With thanks to Runamokisay
Everything
is everything…yes, really!
March 17th, 2007
The New Scientist ran an interesting article recently
about the apparent structure of the universe when viewed at enormous
scales. An Italian research team, looking at maps of the distribution
of galaxies throughout space, has decided that the universe is fractal.
That is, it displays patterns that repeat at various levels of magnification,
just like the Mandelbrot Set and this rather kickass vegetable.
Whether you look at the universe on a map covering 200 million light
years, or 10 nanometers, there will be elements reflecting the same
patterns.
This is just about as far away from standard cosmology
as you can get. For decades scientists have all been under the assumption
that matter is more or less evenly distributed throughout space,
and any patterns we see are just local clumps caused by…..gravity?
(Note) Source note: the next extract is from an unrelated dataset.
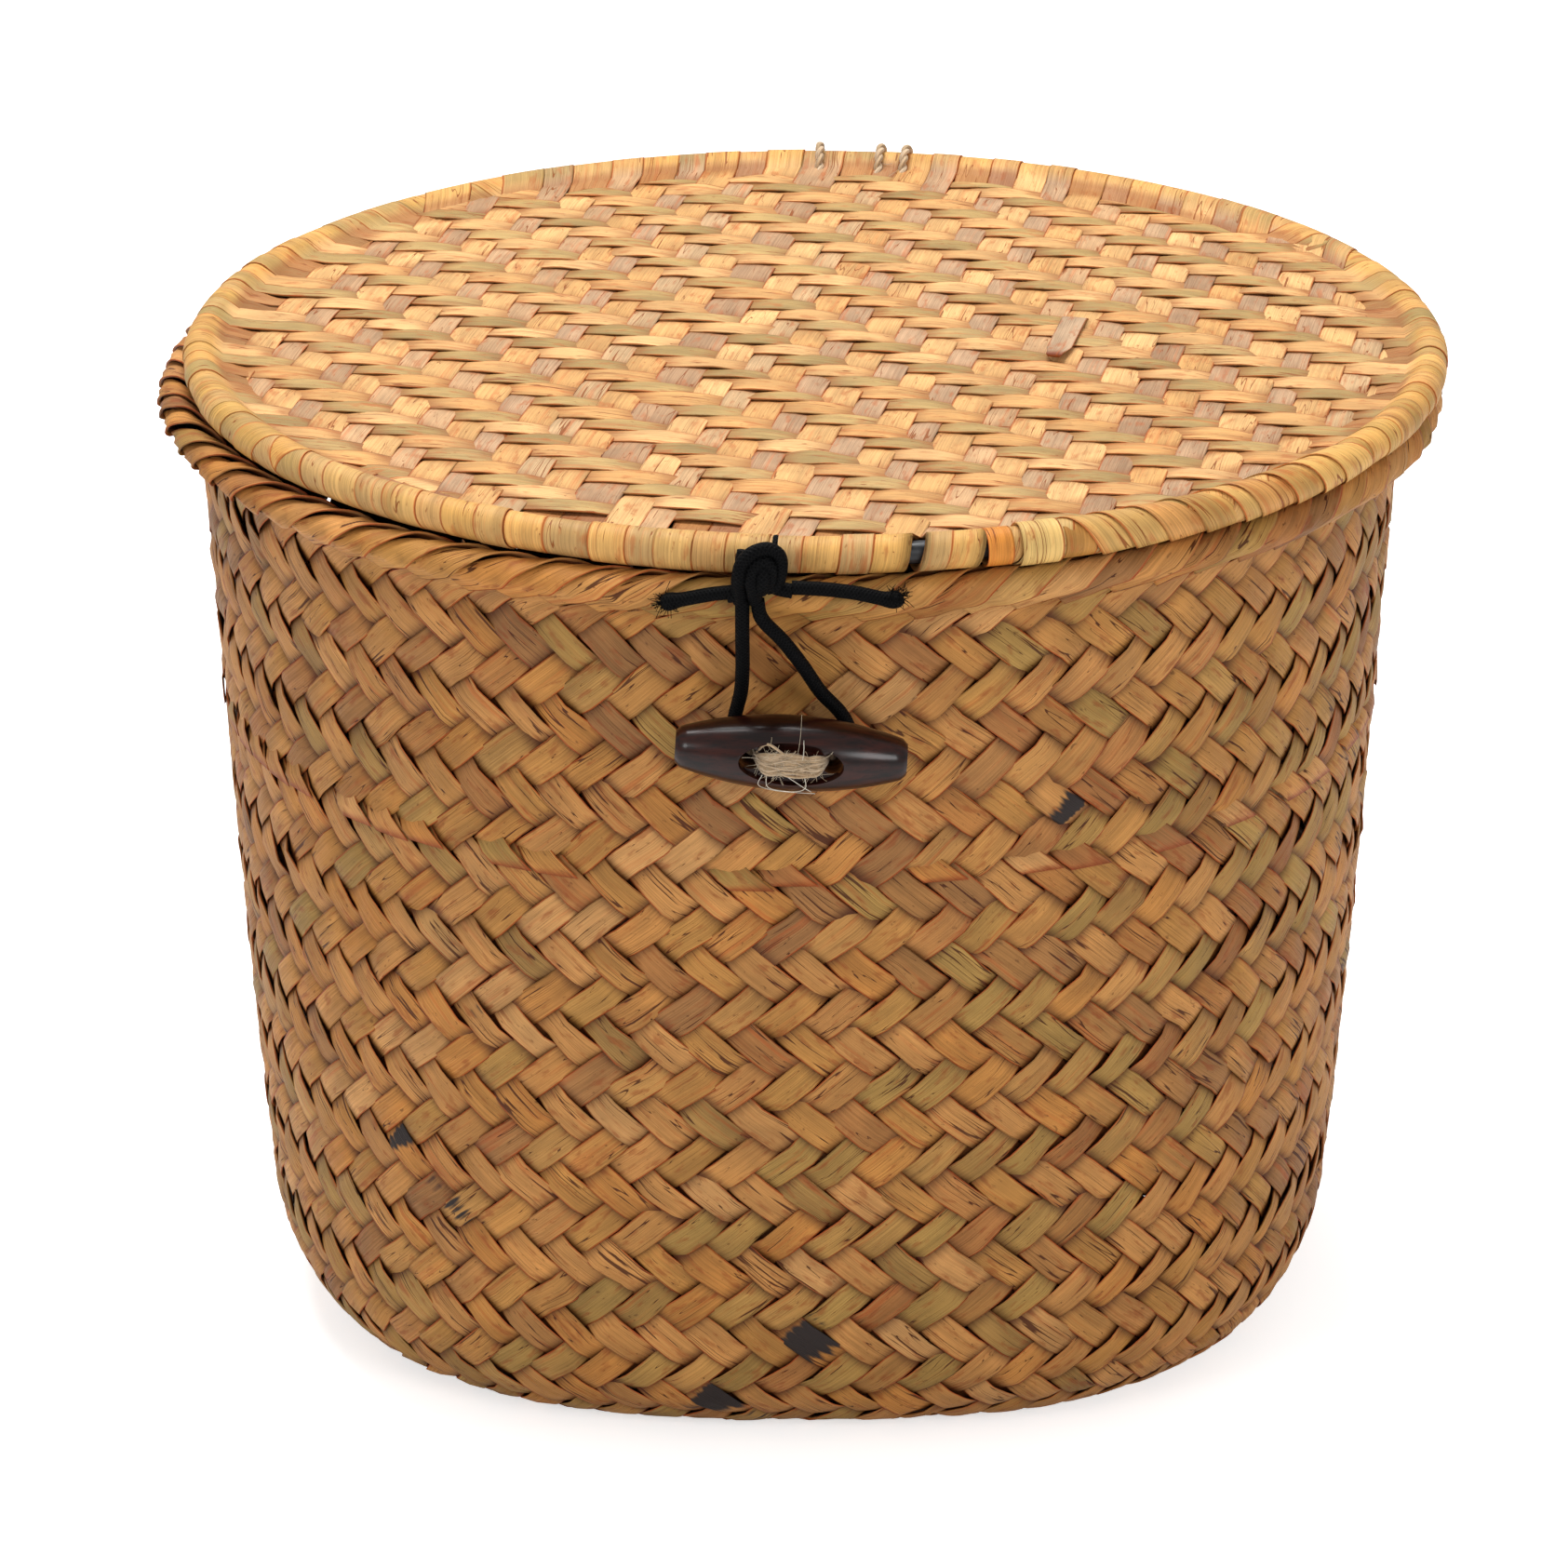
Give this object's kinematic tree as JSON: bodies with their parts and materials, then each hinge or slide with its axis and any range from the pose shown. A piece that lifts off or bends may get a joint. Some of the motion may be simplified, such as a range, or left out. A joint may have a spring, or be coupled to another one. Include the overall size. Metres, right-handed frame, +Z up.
{
  "type": "woven lidded box",
  "caption": "Round-rimmed straw box plaited on a squarish base, with a tied plaited lid closed by an elastic loop over a wooden toggle.",
  "frame": {"origin": "the middle of the flat base, on the surface that the box stands on", "axes": "+Z up through the rim and lid, -Y towards the toggle at the front, +X to the right seen from the front"},
  "size_m": [0.2452, 0.2584, 0.1909],
  "materials": {
    "body_straw": "plaited dry leaf strips, satin, tan to brown",
    "lid_straw": "plaited dry leaf strips, satin, pale straw with olive and mauve",
    "black_wire": "black coated wire",
    "black_elastic": "braided black elastic cord",
    "toggle_wood": "dark reddish brown lacquered wood",
    "jute_twine": "fuzzy natural jute"
  },
  "bodies": {
    "basket": {"basket_shell": "body_straw", "rim_hoop": "black_wire", "rim_border": "body_straw", "hinge_tie_left": "jute_twine", "hinge_knot_left": "jute_twine", "hinge_tie_middle": "jute_twine", "hinge_knot_middle": "jute_twine", "hinge_tie_right": "jute_twine", "hinge_knot_right": "jute_twine", "twine_knot": "jute_twine"},
    "lid": {"lid_panel": "lid_straw", "lid_hoop": "black_wire", "lid_border": "lid_straw", "elastic_turn": "black_elastic", "elastic_knot": "black_elastic", "elastic_tail_left": "black_elastic", "elastic_tail_right": "black_elastic"},
    "loop": {"elastic_loop": "black_elastic"},
    "toggle": {"toggle": "toggle_wood", "toggle_twine": "jute_twine"}
  },
  "joints": [
    {"name": "lid_hinge", "type": "hinge", "parent": "basket", "child": "lid", "pos_m": [0, 0.1223, 0.18215], "axis": [-1, 0, 0], "range_deg": [0, 110], "deforming": ["hinge_tie_left", "hinge_tie_middle", "hinge_tie_right", "elastic_loop"]},
    {"name": "loop_swing", "type": "hinge", "parent": "lid", "child": "loop", "pos_m": [-0.0089, -0.124, 0.1799], "axis": [-1, 0, 0], "range_deg": [0, 100], "deforming": ["elastic_loop"]},
    {"name": "toggle_twist", "type": "hinge", "parent": "basket", "child": "toggle", "pos_m": [-0.0018, -0.12399, 0.1515], "axis": [0, 1, 0], "range_deg": [-12, 12], "deforming": ["toggle_twine"]}
  ]
}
All of the equations we use to describe the universe (including
those of general relativity) are based on this more or less even
distribution.
But this whole fractal view throws the whole thing
into question. What if the universe doesn’t work anything
like we think it does? What if we are just an infinitesimal part
of a mega-pattern that has existed as long as time, doing nothing
but propagating itself endlessly, playing host to countless smaller
systems that all reflect their mother? What if all the fractal-like
patterns we observe in nature (like snow flakes, mountain ranges,
some clouds, our circulatory systems, that cool broccoli) exist
because they are in fact little components of a mega-fractal? What
if the quantum world behaves in a fractal-like manner (whatever
that means) and that is where all of this comes from? The New Scientist
article actually mentioned a little-known grad student who came
up with a theory to explain the quantum world in fractal terms,
which he called scale relativity. What if we need to change the
way we think about the world? Is this why fractals and everything
that involves fractals are so aesthetically beautiful?
Even more interesting in view of all this is this
article that I stumbled across a few weeks ago. Neuroscientists
were able to observe the way that networks of neurons fire, in real
time, and saw that
“Intriguingly, each frequency-specific brain
wave looked like all the others did, although it operated on a unique
scale. Biological patterns that repeat in this way over different
scales of measurement are known as fractals.”
Yup. The brain works in fractal patterns. Is this
why we are so smart? As the Oxford physicist David Deutsch noted
during his wonderful TED Talk , humans seem to be the only creatures
that can walk around with working models of the entire universe
in their heads.
“Billions of years ago, and billions of light
years away, the material at the centre of some galaxy collapsed
under its own weight towards a super-massive black hole. Intense
magnetic fields directed some of the matter and gravitational energy
of that collapse back out into narrow jets travelling near the speed
of light, illuminating surrounding lobes of gas with the brightness
of – I think it’s a trillion suns.
The physics of the human brain could hardly be more
unlike the physics of that jet. We couldn’t survive for an
instant there. It would be a bit like facing a supernova explosion,
at point blank range, for millions of years at a time. And yet that
jet happened in precisely such a way that billions of years later
on the other side of the universe, we can accurately describe, and
model, and predict, and explain what that jet really is. So the
one physical system, the human brain, contains an accurate working
model of the other, the quasar. Not just a superficial image of
it (though it contains that as well) but an explanatory model that
embodies the same mathematical relationships and causal structure.
That’s knowledge.
And if that weren’t amazing enough, the faithfulness
with which the one structure resembles the other is steadily increasing.
That’s the growth of knowledge. So the laws of physics have
this special property that physical objects very unlike each other
can sometimes have the same mathematical and causal structure embodied
in them – and that this can become more so over time.”
Are we so smart because the structure of our brain
and the patterns it exhibits are somehow in tune with the overall
structure of the universe as a whole? Are our brains the pinnacle
of biological evolution precisely because they have reached the
point where they behave in the same way as every non-biological
thing in the universe? Is everything everything? Are we just another
manifestation of some incomprehensibly beautiful, ever-changing
meta-pattern of space-time?
Probably yes. I do have a tendency to draw connections
where they may be unexpected. That is an overwhelming thought, isn't?